SHORT EXERCISE :: Word for word, restate every line of the listing that follows.

## Begin

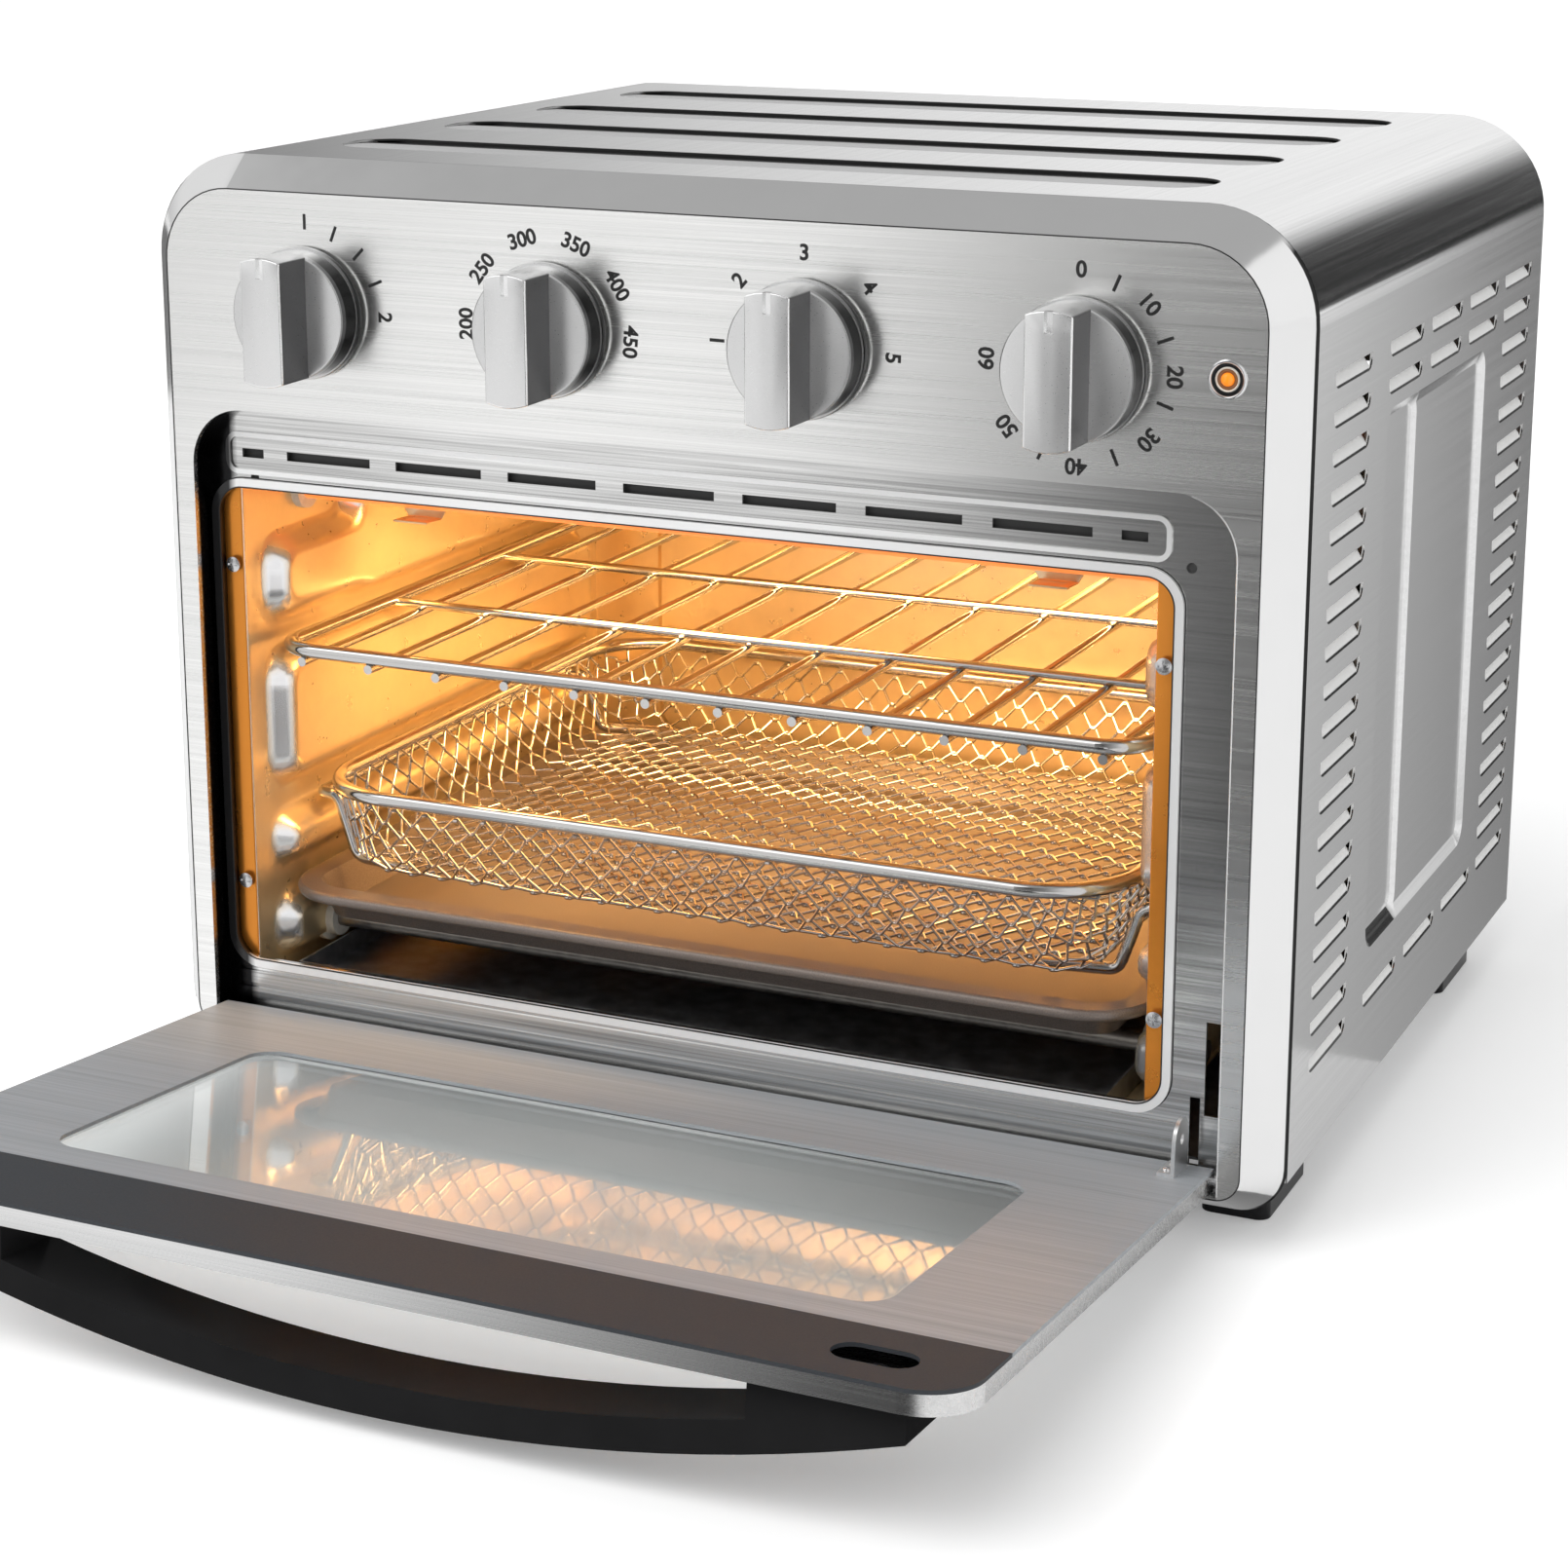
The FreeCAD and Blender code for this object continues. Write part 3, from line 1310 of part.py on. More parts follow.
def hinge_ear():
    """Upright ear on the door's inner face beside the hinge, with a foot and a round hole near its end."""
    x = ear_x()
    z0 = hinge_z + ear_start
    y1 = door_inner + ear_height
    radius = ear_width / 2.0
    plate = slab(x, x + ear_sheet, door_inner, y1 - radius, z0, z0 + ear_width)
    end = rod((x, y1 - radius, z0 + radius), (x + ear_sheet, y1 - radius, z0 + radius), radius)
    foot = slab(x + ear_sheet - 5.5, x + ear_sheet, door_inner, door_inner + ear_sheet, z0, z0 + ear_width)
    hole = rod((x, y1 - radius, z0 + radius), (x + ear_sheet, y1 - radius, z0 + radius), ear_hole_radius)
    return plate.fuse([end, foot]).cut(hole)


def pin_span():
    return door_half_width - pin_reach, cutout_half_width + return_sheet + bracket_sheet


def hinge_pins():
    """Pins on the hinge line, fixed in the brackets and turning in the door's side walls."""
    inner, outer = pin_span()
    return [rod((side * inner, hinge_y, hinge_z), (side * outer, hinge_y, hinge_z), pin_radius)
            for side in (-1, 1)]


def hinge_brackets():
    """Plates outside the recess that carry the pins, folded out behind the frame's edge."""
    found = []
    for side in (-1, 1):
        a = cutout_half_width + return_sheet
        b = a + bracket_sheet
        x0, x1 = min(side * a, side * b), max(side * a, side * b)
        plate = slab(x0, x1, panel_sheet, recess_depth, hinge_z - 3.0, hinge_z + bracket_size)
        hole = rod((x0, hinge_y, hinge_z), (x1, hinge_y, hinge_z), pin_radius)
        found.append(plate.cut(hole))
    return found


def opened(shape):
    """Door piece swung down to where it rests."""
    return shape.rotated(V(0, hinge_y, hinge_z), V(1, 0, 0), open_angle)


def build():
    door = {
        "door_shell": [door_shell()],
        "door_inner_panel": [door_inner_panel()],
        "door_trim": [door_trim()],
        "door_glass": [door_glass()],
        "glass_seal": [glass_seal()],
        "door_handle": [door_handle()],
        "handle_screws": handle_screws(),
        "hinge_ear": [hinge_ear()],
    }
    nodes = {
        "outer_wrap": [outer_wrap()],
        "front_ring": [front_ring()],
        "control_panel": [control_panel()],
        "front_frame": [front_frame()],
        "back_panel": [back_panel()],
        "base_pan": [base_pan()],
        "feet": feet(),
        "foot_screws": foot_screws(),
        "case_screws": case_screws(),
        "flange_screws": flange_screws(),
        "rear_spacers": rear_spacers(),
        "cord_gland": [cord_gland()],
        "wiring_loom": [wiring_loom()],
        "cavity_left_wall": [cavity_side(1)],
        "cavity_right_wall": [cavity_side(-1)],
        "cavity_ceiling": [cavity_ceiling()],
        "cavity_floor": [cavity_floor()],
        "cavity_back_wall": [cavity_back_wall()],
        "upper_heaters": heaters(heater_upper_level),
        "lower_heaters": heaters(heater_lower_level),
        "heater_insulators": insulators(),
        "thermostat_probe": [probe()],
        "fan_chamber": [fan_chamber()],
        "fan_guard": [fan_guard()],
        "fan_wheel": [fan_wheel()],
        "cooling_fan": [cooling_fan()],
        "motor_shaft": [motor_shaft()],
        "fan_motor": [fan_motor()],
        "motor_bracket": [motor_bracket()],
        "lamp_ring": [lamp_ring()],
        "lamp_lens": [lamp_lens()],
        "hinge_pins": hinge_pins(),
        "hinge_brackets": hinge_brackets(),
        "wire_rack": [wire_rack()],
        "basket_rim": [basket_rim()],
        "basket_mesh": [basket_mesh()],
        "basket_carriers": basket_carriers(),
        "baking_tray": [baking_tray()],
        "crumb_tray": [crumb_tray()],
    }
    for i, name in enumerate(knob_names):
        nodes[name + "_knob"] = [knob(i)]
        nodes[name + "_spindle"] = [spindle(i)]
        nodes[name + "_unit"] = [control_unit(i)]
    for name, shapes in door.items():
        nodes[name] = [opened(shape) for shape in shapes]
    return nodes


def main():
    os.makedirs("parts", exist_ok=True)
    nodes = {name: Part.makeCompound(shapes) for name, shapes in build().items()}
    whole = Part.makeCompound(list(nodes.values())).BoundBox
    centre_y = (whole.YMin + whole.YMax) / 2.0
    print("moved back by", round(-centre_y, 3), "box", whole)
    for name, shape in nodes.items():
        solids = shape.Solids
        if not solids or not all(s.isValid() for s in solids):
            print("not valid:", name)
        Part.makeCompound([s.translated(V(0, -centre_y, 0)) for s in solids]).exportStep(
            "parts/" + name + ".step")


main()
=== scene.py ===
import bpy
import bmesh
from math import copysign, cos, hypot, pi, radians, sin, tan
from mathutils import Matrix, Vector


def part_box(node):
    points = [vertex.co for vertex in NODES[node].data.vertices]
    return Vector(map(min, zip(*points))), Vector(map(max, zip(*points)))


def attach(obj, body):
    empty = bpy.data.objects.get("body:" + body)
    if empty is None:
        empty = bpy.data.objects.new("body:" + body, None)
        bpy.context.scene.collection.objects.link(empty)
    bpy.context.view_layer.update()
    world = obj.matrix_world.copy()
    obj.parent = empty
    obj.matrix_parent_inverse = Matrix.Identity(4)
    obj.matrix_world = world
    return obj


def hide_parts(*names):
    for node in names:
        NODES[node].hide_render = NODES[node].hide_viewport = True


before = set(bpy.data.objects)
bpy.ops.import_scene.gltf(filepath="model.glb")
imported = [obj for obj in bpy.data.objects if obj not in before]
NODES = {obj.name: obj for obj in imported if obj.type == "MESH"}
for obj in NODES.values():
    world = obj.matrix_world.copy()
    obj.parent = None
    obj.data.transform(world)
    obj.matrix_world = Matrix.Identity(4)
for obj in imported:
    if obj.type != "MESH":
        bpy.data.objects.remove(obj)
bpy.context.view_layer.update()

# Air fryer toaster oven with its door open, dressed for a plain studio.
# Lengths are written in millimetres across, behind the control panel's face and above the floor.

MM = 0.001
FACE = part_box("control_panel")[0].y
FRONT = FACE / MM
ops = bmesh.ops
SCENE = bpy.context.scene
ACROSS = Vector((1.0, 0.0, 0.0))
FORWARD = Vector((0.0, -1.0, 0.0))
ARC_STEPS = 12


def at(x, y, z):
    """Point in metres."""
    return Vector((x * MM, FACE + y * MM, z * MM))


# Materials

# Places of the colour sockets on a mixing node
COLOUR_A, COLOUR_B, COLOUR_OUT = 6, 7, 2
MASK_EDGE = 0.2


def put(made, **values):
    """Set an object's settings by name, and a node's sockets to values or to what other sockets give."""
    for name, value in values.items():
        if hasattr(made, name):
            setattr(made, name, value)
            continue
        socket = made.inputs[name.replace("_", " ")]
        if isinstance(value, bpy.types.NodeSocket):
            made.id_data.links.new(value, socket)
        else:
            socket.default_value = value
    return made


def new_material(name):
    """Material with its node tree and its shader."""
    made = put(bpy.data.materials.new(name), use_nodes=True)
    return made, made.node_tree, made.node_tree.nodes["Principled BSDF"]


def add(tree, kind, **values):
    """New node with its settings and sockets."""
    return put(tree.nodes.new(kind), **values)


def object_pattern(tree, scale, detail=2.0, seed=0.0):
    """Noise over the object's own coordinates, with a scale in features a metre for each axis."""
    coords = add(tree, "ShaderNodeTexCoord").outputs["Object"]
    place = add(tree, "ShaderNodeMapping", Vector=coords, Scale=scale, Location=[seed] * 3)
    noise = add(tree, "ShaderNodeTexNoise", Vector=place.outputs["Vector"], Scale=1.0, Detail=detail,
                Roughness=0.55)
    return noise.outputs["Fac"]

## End

ANSWER TO THE EXERCISE ::
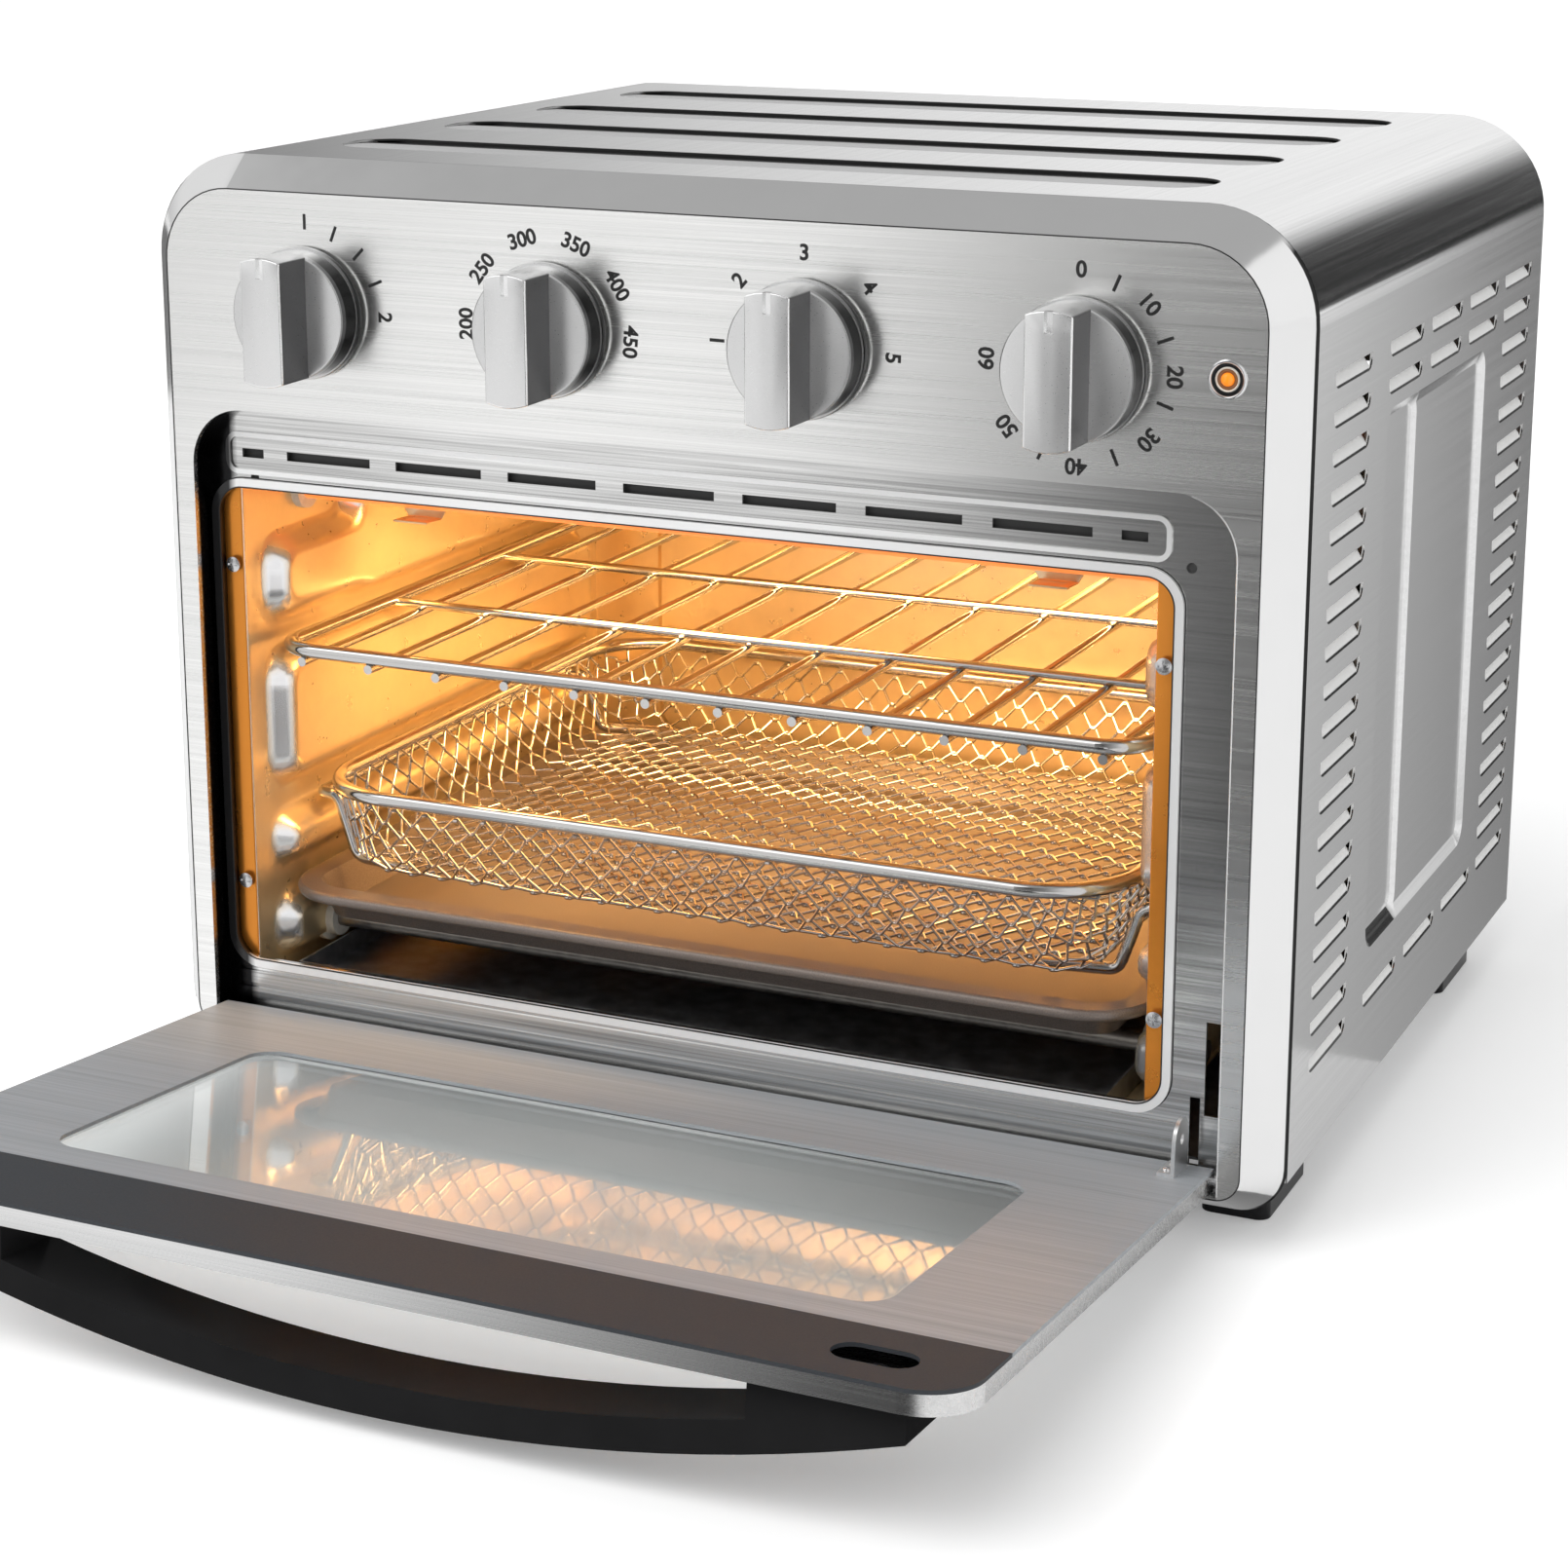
The FreeCAD and Blender code for this object continues. Write part 3, from line 1310 of part.py on. More parts follow.
def hinge_ear():
    """Upright ear on the door's inner face beside the hinge, with a foot and a round hole near its end."""
    x = ear_x()
    z0 = hinge_z + ear_start
    y1 = door_inner + ear_height
    radius = ear_width / 2.0
    plate = slab(x, x + ear_sheet, door_inner, y1 - radius, z0, z0 + ear_width)
    end = rod((x, y1 - radius, z0 + radius), (x + ear_sheet, y1 - radius, z0 + radius), radius)
    foot = slab(x + ear_sheet - 5.5, x + ear_sheet, door_inner, door_inner + ear_sheet, z0, z0 + ear_width)
    hole = rod((x, y1 - radius, z0 + radius), (x + ear_sheet, y1 - radius, z0 + radius), ear_hole_radius)
    return plate.fuse([end, foot]).cut(hole)


def pin_span():
    return door_half_width - pin_reach, cutout_half_width + return_sheet + bracket_sheet


def hinge_pins():
    """Pins on the hinge line, fixed in the brackets and turning in the door's side walls."""
    inner, outer = pin_span()
    return [rod((side * inner, hinge_y, hinge_z), (side * outer, hinge_y, hinge_z), pin_radius)
            for side in (-1, 1)]


def hinge_brackets():
    """Plates outside the recess that carry the pins, folded out behind the frame's edge."""
    found = []
    for side in (-1, 1):
        a = cutout_half_width + return_sheet
        b = a + bracket_sheet
        x0, x1 = min(side * a, side * b), max(side * a, side * b)
        plate = slab(x0, x1, panel_sheet, recess_depth, hinge_z - 3.0, hinge_z + bracket_size)
        hole = rod((x0, hinge_y, hinge_z), (x1, hinge_y, hinge_z), pin_radius)
        found.append(plate.cut(hole))
    return found


def opened(shape):
    """Door piece swung down to where it rests."""
    return shape.rotated(V(0, hinge_y, hinge_z), V(1, 0, 0), open_angle)


def build():
    door = {
        "door_shell": [door_shell()],
        "door_inner_panel": [door_inner_panel()],
        "door_trim": [door_trim()],
        "door_glass": [door_glass()],
        "glass_seal": [glass_seal()],
        "door_handle": [door_handle()],
        "handle_screws": handle_screws(),
        "hinge_ear": [hinge_ear()],
    }
    nodes = {
        "outer_wrap": [outer_wrap()],
        "front_ring": [front_ring()],
        "control_panel": [control_panel()],
        "front_frame": [front_frame()],
        "back_panel": [back_panel()],
        "base_pan": [base_pan()],
        "feet": feet(),
        "foot_screws": foot_screws(),
        "case_screws": case_screws(),
        "flange_screws": flange_screws(),
        "rear_spacers": rear_spacers(),
        "cord_gland": [cord_gland()],
        "wiring_loom": [wiring_loom()],
        "cavity_left_wall": [cavity_side(1)],
        "cavity_right_wall": [cavity_side(-1)],
        "cavity_ceiling": [cavity_ceiling()],
        "cavity_floor": [cavity_floor()],
        "cavity_back_wall": [cavity_back_wall()],
        "upper_heaters": heaters(heater_upper_level),
        "lower_heaters": heaters(heater_lower_level),
        "heater_insulators": insulators(),
        "thermostat_probe": [probe()],
        "fan_chamber": [fan_chamber()],
        "fan_guard": [fan_guard()],
        "fan_wheel": [fan_wheel()],
        "cooling_fan": [cooling_fan()],
        "motor_shaft": [motor_shaft()],
        "fan_motor": [fan_motor()],
        "motor_bracket": [motor_bracket()],
        "lamp_ring": [lamp_ring()],
        "lamp_lens": [lamp_lens()],
        "hinge_pins": hinge_pins(),
        "hinge_brackets": hinge_brackets(),
        "wire_rack": [wire_rack()],
        "basket_rim": [basket_rim()],
        "basket_mesh": [basket_mesh()],
        "basket_carriers": basket_carriers(),
        "baking_tray": [baking_tray()],
        "crumb_tray": [crumb_tray()],
    }
    for i, name in enumerate(knob_names):
        nodes[name + "_knob"] = [knob(i)]
        nodes[name + "_spindle"] = [spindle(i)]
        nodes[name + "_unit"] = [control_unit(i)]
    for name, shapes in door.items():
        nodes[name] = [opened(shape) for shape in shapes]
    return nodes


def main():
    os.makedirs("parts", exist_ok=True)
    nodes = {name: Part.makeCompound(shapes) for name, shapes in build().items()}
    whole = Part.makeCompound(list(nodes.values())).BoundBox
    centre_y = (whole.YMin + whole.YMax) / 2.0
    print("moved back by", round(-centre_y, 3), "box", whole)
    for name, shape in nodes.items():
        solids = shape.Solids
        if not solids or not all(s.isValid() for s in solids):
            print("not valid:", name)
        Part.makeCompound([s.translated(V(0, -centre_y, 0)) for s in solids]).exportStep(
            "parts/" + name + ".step")


main()
=== scene.py ===
import bpy
import bmesh
from math import copysign, cos, hypot, pi, radians, sin, tan
from mathutils import Matrix, Vector


def part_box(node):
    points = [vertex.co for vertex in NODES[node].data.vertices]
    return Vector(map(min, zip(*points))), Vector(map(max, zip(*points)))


def attach(obj, body):
    empty = bpy.data.objects.get("body:" + body)
    if empty is None:
        empty = bpy.data.objects.new("body:" + body, None)
        bpy.context.scene.collection.objects.link(empty)
    bpy.context.view_layer.update()
    world = obj.matrix_world.copy()
    obj.parent = empty
    obj.matrix_parent_inverse = Matrix.Identity(4)
    obj.matrix_world = world
    return obj


def hide_parts(*names):
    for node in names:
        NODES[node].hide_render = NODES[node].hide_viewport = True


before = set(bpy.data.objects)
bpy.ops.import_scene.gltf(filepath="model.glb")
imported = [obj for obj in bpy.data.objects if obj not in before]
NODES = {obj.name: obj for obj in imported if obj.type == "MESH"}
for obj in NODES.values():
    world = obj.matrix_world.copy()
    obj.parent = None
    obj.data.transform(world)
    obj.matrix_world = Matrix.Identity(4)
for obj in imported:
    if obj.type != "MESH":
        bpy.data.objects.remove(obj)
bpy.context.view_layer.update()

# Air fryer toaster oven with its door open, dressed for a plain studio.
# Lengths are written in millimetres across, behind the control panel's face and above the floor.

MM = 0.001
FACE = part_box("control_panel")[0].y
FRONT = FACE / MM
ops = bmesh.ops
SCENE = bpy.context.scene
ACROSS = Vector((1.0, 0.0, 0.0))
FORWARD = Vector((0.0, -1.0, 0.0))
ARC_STEPS = 12


def at(x, y, z):
    """Point in metres."""
    return Vector((x * MM, FACE + y * MM, z * MM))


# Materials

# Places of the colour sockets on a mixing node
COLOUR_A, COLOUR_B, COLOUR_OUT = 6, 7, 2
MASK_EDGE = 0.2


def put(made, **values):
    """Set an object's settings by name, and a node's sockets to values or to what other sockets give."""
    for name, value in values.items():
        if hasattr(made, name):
            setattr(made, name, value)
            continue
        socket = made.inputs[name.replace("_", " ")]
        if isinstance(value, bpy.types.NodeSocket):
            made.id_data.links.new(value, socket)
        else:
            socket.default_value = value
    return made


def new_material(name):
    """Material with its node tree and its shader."""
    made = put(bpy.data.materials.new(name), use_nodes=True)
    return made, made.node_tree, made.node_tree.nodes["Principled BSDF"]


def add(tree, kind, **values):
    """New node with its settings and sockets."""
    return put(tree.nodes.new(kind), **values)


def object_pattern(tree, scale, detail=2.0, seed=0.0):
    """Noise over the object's own coordinates, with a scale in features a metre for each axis."""
    coords = add(tree, "ShaderNodeTexCoord").outputs["Object"]
    place = add(tree, "ShaderNodeMapping", Vector=coords, Scale=scale, Location=[seed] * 3)
    noise = add(tree, "ShaderNodeTexNoise", Vector=place.outputs["Vector"], Scale=1.0, Detail=detail,
                Roughness=0.55)
    return noise.outputs["Fac"]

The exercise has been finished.